# [SET PROBLEM]
Exactly reproduce each line of the listing that follows.

** Begin SOURCE MATERIAL **

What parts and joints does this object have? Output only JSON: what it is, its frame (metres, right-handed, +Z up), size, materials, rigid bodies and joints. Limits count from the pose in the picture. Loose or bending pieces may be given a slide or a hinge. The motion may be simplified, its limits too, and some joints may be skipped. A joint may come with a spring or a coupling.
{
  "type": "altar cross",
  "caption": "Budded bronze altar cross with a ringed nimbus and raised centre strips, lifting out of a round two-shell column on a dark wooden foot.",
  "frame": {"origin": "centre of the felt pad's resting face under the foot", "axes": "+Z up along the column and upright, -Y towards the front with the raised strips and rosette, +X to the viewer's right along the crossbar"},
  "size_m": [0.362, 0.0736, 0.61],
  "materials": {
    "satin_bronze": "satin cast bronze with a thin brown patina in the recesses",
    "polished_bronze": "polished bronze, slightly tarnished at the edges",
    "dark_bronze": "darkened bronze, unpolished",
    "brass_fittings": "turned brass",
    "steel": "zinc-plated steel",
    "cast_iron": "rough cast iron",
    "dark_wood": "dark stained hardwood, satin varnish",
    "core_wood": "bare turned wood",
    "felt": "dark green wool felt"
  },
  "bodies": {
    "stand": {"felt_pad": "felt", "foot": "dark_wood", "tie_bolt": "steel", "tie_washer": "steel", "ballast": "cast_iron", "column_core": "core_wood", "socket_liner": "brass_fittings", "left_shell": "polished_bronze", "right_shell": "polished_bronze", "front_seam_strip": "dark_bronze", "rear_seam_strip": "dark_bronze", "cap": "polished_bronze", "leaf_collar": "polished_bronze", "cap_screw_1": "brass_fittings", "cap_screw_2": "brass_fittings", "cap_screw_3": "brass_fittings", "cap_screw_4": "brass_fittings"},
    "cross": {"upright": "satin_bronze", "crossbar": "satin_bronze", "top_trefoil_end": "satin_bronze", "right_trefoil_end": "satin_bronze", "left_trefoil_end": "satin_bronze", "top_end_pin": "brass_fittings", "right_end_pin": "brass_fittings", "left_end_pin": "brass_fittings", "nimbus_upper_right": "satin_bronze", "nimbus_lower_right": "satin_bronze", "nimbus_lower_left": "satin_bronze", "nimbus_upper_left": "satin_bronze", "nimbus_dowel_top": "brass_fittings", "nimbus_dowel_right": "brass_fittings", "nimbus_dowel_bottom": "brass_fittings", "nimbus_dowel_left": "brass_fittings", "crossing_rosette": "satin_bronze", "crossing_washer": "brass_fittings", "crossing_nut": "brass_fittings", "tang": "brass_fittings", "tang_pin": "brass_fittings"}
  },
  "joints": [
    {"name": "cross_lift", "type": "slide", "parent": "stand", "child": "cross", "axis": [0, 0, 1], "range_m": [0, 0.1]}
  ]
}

** End SOURCE MATERIAL **

# [EXERCISE RESPONSE]
What parts and joints does this object have? Output only JSON: what it is, its frame (metres, right-handed, +Z up), size, materials, rigid bodies and joints. Limits count from the pose in the picture. Loose or bending pieces may be given a slide or a hinge. The motion may be simplified, its limits too, and some joints may be skipped. A joint may come with a spring or a coupling.
{
  "type": "altar cross",
  "caption": "Budded bronze altar cross with a ringed nimbus and raised centre strips, lifting out of a round two-shell column on a dark wooden foot.",
  "frame": {"origin": "centre of the felt pad's resting face under the foot", "axes": "+Z up along the column and upright, -Y towards the front with the raised strips and rosette, +X to the viewer's right along the crossbar"},
  "size_m": [0.362, 0.0736, 0.61],
  "materials": {
    "satin_bronze": "satin cast bronze with a thin brown patina in the recesses",
    "polished_bronze": "polished bronze, slightly tarnished at the edges",
    "dark_bronze": "darkened bronze, unpolished",
    "brass_fittings": "turned brass",
    "steel": "zinc-plated steel",
    "cast_iron": "rough cast iron",
    "dark_wood": "dark stained hardwood, satin varnish",
    "core_wood": "bare turned wood",
    "felt": "dark green wool felt"
  },
  "bodies": {
    "stand": {"felt_pad": "felt", "foot": "dark_wood", "tie_bolt": "steel", "tie_washer": "steel", "ballast": "cast_iron", "column_core": "core_wood", "socket_liner": "brass_fittings", "left_shell": "polished_bronze", "right_shell": "polished_bronze", "front_seam_strip": "dark_bronze", "rear_seam_strip": "dark_bronze", "cap": "polished_bronze", "leaf_collar": "polished_bronze", "cap_screw_1": "brass_fittings", "cap_screw_2": "brass_fittings", "cap_screw_3": "brass_fittings", "cap_screw_4": "brass_fittings"},
    "cross": {"upright": "satin_bronze", "crossbar": "satin_bronze", "top_trefoil_end": "satin_bronze", "right_trefoil_end": "satin_bronze", "left_trefoil_end": "satin_bronze", "top_end_pin": "brass_fittings", "right_end_pin": "brass_fittings", "left_end_pin": "brass_fittings", "nimbus_upper_right": "satin_bronze", "nimbus_lower_right": "satin_bronze", "nimbus_lower_left": "satin_bronze", "nimbus_upper_left": "satin_bronze", "nimbus_dowel_top": "brass_fittings", "nimbus_dowel_right": "brass_fittings", "nimbus_dowel_bottom": "brass_fittings", "nimbus_dowel_left": "brass_fittings", "crossing_rosette": "satin_bronze", "crossing_washer": "brass_fittings", "crossing_nut": "brass_fittings", "tang": "brass_fittings", "tang_pin": "brass_fittings"}
  },
  "joints": [
    {"name": "cross_lift", "type": "slide", "parent": "stand", "child": "cross", "axis": [0, 0, 1], "range_m": [0, 0.1]}
  ]
}